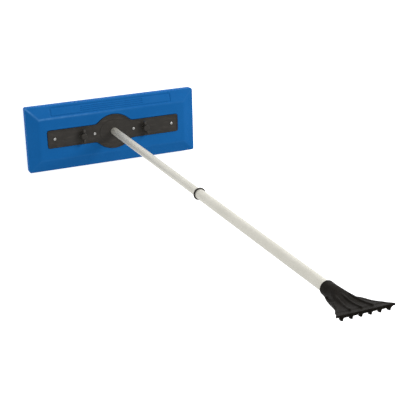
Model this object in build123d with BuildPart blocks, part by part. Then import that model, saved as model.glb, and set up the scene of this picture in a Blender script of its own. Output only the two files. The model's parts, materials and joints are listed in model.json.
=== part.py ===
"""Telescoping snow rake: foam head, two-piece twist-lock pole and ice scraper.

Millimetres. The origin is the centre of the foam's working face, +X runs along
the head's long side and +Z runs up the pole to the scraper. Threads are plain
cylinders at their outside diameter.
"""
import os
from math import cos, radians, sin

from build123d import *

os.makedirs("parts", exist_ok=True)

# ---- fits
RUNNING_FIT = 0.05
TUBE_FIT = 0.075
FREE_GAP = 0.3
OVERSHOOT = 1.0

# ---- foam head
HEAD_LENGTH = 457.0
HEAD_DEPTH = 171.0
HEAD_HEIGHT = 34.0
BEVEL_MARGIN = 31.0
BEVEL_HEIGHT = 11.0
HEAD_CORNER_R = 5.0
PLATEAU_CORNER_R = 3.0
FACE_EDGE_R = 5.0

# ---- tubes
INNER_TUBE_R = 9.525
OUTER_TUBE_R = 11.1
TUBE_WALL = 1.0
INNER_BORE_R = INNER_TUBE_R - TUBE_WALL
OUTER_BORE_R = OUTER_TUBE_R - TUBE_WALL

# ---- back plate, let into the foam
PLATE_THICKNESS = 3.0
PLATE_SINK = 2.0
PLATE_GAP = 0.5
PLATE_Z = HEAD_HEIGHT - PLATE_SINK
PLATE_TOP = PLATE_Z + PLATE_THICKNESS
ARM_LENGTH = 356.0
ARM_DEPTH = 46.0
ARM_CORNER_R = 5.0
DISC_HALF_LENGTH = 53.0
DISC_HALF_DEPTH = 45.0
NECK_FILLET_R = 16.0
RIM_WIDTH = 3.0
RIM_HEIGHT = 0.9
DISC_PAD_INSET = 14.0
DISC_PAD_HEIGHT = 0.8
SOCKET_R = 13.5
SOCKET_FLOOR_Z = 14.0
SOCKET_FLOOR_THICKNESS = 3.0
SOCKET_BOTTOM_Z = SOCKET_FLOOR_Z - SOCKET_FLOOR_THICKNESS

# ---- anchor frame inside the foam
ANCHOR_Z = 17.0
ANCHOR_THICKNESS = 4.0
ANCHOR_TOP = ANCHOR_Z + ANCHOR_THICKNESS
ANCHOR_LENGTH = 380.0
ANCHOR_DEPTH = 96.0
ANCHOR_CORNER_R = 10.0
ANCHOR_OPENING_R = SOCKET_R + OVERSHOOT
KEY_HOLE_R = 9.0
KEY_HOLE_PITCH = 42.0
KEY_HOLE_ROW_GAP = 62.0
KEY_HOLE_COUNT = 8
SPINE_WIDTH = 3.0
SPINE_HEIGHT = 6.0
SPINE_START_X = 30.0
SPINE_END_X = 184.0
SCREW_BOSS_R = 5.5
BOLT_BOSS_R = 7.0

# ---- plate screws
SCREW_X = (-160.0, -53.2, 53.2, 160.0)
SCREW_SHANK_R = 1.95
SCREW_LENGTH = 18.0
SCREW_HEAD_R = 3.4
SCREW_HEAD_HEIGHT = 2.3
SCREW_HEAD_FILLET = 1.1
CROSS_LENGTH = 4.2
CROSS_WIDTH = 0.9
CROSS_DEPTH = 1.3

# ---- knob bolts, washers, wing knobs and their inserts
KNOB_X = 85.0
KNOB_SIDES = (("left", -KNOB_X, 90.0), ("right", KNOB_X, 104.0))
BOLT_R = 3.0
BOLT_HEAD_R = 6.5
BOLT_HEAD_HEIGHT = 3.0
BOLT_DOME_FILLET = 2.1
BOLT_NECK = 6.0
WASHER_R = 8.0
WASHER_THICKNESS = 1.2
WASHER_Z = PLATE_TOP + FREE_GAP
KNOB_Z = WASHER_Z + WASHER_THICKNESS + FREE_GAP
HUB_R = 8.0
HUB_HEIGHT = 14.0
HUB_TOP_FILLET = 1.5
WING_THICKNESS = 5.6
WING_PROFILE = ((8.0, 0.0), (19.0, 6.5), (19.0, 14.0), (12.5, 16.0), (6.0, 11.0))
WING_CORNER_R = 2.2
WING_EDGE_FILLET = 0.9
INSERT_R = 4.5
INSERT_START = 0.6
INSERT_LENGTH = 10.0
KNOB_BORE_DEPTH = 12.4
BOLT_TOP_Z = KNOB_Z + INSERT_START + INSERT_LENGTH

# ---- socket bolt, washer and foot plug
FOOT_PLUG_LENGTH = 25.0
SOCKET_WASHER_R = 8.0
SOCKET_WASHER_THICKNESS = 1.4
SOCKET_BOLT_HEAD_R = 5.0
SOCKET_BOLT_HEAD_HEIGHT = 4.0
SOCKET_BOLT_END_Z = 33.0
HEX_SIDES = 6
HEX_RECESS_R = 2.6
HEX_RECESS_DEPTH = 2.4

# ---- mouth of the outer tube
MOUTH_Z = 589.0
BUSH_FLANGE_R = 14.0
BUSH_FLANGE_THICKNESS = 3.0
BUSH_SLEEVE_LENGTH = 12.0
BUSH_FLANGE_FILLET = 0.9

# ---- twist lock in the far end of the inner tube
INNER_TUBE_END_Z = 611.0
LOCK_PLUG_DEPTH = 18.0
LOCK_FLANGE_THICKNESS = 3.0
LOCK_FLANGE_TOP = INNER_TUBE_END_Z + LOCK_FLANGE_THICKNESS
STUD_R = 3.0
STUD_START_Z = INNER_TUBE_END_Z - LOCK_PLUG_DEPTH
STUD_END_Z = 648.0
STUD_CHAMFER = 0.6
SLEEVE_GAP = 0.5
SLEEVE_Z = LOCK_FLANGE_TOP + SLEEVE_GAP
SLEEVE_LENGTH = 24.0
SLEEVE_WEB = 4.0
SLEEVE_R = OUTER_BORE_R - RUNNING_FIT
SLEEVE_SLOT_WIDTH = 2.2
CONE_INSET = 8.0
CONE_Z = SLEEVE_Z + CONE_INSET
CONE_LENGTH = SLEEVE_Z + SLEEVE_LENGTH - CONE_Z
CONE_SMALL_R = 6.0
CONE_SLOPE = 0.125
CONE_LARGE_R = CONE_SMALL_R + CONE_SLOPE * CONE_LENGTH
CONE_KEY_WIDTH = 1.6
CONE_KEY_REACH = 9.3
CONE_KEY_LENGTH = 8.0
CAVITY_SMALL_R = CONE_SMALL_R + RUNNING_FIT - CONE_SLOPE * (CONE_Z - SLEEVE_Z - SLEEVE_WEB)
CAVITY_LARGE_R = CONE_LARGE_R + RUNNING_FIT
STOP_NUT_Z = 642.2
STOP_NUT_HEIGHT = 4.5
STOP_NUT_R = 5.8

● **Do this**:
Give again, word for word, the lines of the listing, starting at its first line and ending with the line containing "and ice scraper.".

● **Expected output**:
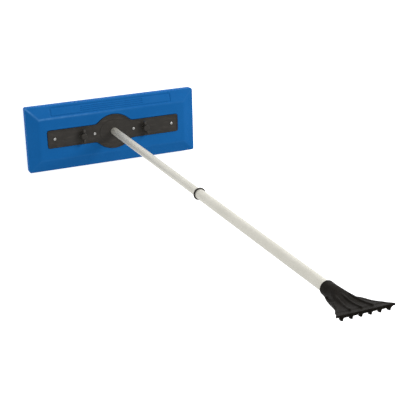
Model this object in build123d with BuildPart blocks, part by part. Then import that model, saved as model.glb, and set up the scene of this picture in a Blender script of its own. Output only the two files. The model's parts, materials and joints are listed in model.json.
=== part.py ===
"""Telescoping snow rake: foam head, two-piece twist-lock pole and ice scraper.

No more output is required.